Occorre ridisegnare e tornare ad investire sul sistema dei servizi e aumentare le risorse destinate al sistema di prevenzione per le dipendenze. Ma la tragedia vera di questi ultimi anni riguarda i giovani. E per loro bisogno trovare nuove strade di cura

di Anna Spena

La legge 309 del 1990 sulle droghe è obsoleta. Non tiene conto di tutti i mutamenti in atto. Lo scorso 26 novembre le principali reti de servizio pubblico e privato sociale che si occupano di dipendenze comportamentali hanno presentato alla camera dei deputati una proposta di revisione con l’obiettivo di ridisegnare e tornare ad investire sul sistema dei servizi e aumentare le risorse destinate al sistema di prevenzione. Ma la tragedia vera di questi ultimi anni riguarda i giovani. E per loro bisogno trovare nuove strade di cura. «Soprattutto», dice Simone Federpsicologo della Comunità Terapeutica la Casa del Giovane di Pavia, «Bisogna investire nei percorsi educativi dove la relazione con il ragazzo deve avere sempre più attenzione».

Qual è la differenza tra comunità terapeutica ed educativa?
A livello burocratico le comunità terapeutiche accolgono su invio del sistema sanitario o socio sanitario. Mentre quelle educative da segnalazioni degli enti locali. E sono loro che sostengono la retta. È chiaro che si fatica a tenere una divisione netta tra le due perché nella terapia la relazione educativa è fondamentale. Anche se mi occupo di qualcosa che riguarda l’ambito sanitario, come la dipendenza da droghe, il focus rimane sempre sul livello educativo. Quello educativo è un canale privilegiato che ti permette di “invertire la rotta”. Anche perché sostanze come la cocaina e la cannabis comportano, prima di tutto, una dipendenza psicologica e non fisica.
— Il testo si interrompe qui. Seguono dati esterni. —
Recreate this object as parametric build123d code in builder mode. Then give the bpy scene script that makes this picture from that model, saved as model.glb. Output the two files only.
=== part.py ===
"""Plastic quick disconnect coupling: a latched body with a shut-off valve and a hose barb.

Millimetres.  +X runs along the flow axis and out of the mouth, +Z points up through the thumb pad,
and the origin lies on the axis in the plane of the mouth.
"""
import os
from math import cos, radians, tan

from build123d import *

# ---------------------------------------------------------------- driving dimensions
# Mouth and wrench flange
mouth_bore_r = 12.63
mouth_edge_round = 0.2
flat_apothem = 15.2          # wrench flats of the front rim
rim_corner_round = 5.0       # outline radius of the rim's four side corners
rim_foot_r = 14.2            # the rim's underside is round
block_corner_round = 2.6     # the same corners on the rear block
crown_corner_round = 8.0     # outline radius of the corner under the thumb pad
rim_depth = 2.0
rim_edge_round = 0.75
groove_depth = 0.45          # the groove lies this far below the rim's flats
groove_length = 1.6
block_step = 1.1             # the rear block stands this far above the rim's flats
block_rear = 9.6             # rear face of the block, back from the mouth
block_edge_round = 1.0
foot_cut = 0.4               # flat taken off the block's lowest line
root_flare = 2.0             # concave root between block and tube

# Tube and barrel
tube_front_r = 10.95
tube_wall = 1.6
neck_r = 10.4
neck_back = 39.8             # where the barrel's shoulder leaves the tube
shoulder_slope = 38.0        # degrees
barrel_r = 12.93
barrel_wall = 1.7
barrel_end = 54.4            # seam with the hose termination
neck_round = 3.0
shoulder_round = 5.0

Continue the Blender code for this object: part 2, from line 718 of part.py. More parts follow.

Dobbiamo metterci in testa che è più importante guardare al disagio in cui i giovani vivono oggi e non solo la punta dell’iceberg. È il malessere che fa da sfondo a tutto ciò che bisogna curare.

L’analisi dei dati degli ultimi 10 anni della Comunità specialistica Casa Accoglienza, registrano di come l’età media degli ospiti si sia pericolosamente abbassata: 153 ingressi di età compresa tra i 13 e i 21 anni: il 49% ha tra i 16 e i 18 anni, e il 5% tra i 13 e i 15 anni. L’abbassamento dell’età media è un fenomeno generalizzato?
Sì, sono sempre di più i giovani che fanno uso di sostanze, anche appena adolescenti. E bisogna, per essere davvero efficaci, cogliere sin da subito i segni del disagio. Che si può manifestare con uno scarso investimento scolastico, l’assenza da casa. L’invenzione di continue scuse o giustificazioni. Più si temporeggia più il rischio di cronicizzare il problema diventa alto.

Sempre nella ricerca si legge: “Inizialmente due erano gli anni intercorsi in media tra l'inizio del consumo di cannabinoidi e la prima assunzione di un'altra sostanza stupefacente. Esiste un periodo "finestra" in cui i ragazzi hanno già iniziato un consumo di stupefacenti, ma non sono ancora passati ad altre sostanze e a una vera e propria dipendenza. Negli ultimi anni questo periodo sta vertiginosamente diminuendo”. Perché?
C’è più disponibilità e facilità nel trovare le sostanze e inoltre in questi anni stiamo assistendo allo sdoganamento “del proibito”. Ma tutto porta comunque alla ricerca di qualcosa. I ragazzi cercano le sostanze per “spegnere” le sensazioni e gli stati d’animo che non sanno gestire.

L’altro tema da tener presente è quello delle poli dipendenze
Oggi non esiste più una dipendenza e basta. Magari un ragazzo di 16 anni è dipendente dalla cannabis e poi anche dai videogiochi. E quindi anche in questo caso il solo approccio medico non può essere sufficiente. Servono nuovi spazi, comunità più appropriate per i giovani. Che mettano a disposizione, per esempio, anche dei servizi scolastici in modo che una volta uscito il ragazzo non sia svantaggiato rispetto agli altri. Ma quale comunità oggi eroga questo tipo di servizio?